>> start

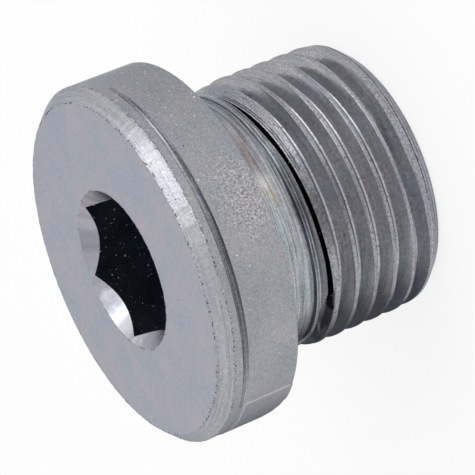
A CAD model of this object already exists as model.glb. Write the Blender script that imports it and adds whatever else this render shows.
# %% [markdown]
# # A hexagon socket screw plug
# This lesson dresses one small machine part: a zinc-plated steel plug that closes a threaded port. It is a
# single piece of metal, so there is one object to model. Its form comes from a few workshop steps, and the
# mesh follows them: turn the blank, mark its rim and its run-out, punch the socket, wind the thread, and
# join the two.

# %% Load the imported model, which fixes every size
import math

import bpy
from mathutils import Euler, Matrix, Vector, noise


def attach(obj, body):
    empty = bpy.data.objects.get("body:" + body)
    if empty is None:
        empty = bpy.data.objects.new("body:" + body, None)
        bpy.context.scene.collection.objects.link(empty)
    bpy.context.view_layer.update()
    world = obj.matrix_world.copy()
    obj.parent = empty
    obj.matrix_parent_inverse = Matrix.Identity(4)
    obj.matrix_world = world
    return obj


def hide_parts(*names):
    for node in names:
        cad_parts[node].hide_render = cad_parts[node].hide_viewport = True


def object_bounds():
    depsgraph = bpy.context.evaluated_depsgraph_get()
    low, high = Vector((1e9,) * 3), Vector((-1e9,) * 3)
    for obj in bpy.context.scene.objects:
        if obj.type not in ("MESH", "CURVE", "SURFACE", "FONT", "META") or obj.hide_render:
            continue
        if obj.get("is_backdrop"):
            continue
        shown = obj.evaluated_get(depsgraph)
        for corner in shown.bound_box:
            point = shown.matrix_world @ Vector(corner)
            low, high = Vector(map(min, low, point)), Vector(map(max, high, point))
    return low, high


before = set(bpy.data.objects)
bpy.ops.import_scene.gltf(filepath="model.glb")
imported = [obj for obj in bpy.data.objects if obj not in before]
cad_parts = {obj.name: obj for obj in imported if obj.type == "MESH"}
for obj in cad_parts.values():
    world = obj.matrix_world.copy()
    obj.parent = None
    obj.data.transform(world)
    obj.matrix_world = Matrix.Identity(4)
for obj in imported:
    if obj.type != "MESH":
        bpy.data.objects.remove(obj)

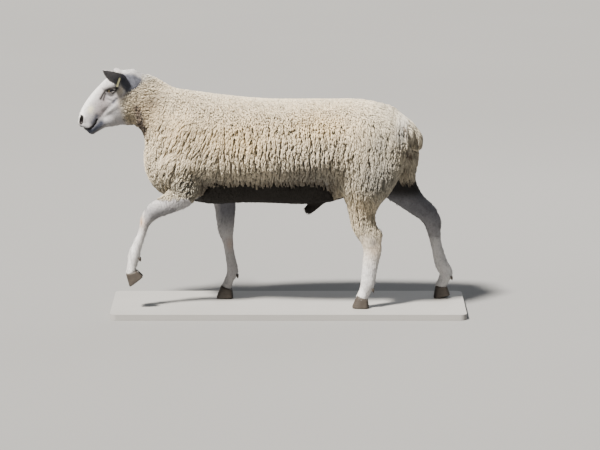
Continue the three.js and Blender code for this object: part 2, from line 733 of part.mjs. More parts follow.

>> end

EXERCISE GOAL:
The lines to reproduce run from the one that contains "imported = [obj" through the last line above; copy them exactly.

COMPLETED EXERCISE:
imported = [obj for obj in bpy.data.objects if obj not in before]
cad_parts = {obj.name: obj for obj in imported if obj.type == "MESH"}
for obj in cad_parts.values():
    world = obj.matrix_world.copy()
    obj.parent = None
    obj.data.transform(world)
    obj.matrix_world = Matrix.Identity(4)
for obj in imported:
    if obj.type != "MESH":
        bpy.data.objects.remove(obj)

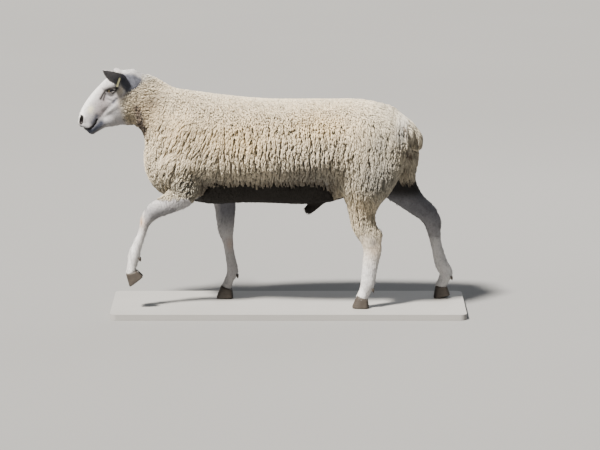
Continue the three.js and Blender code for this object: part 2, from line 733 of part.mjs. More parts follow.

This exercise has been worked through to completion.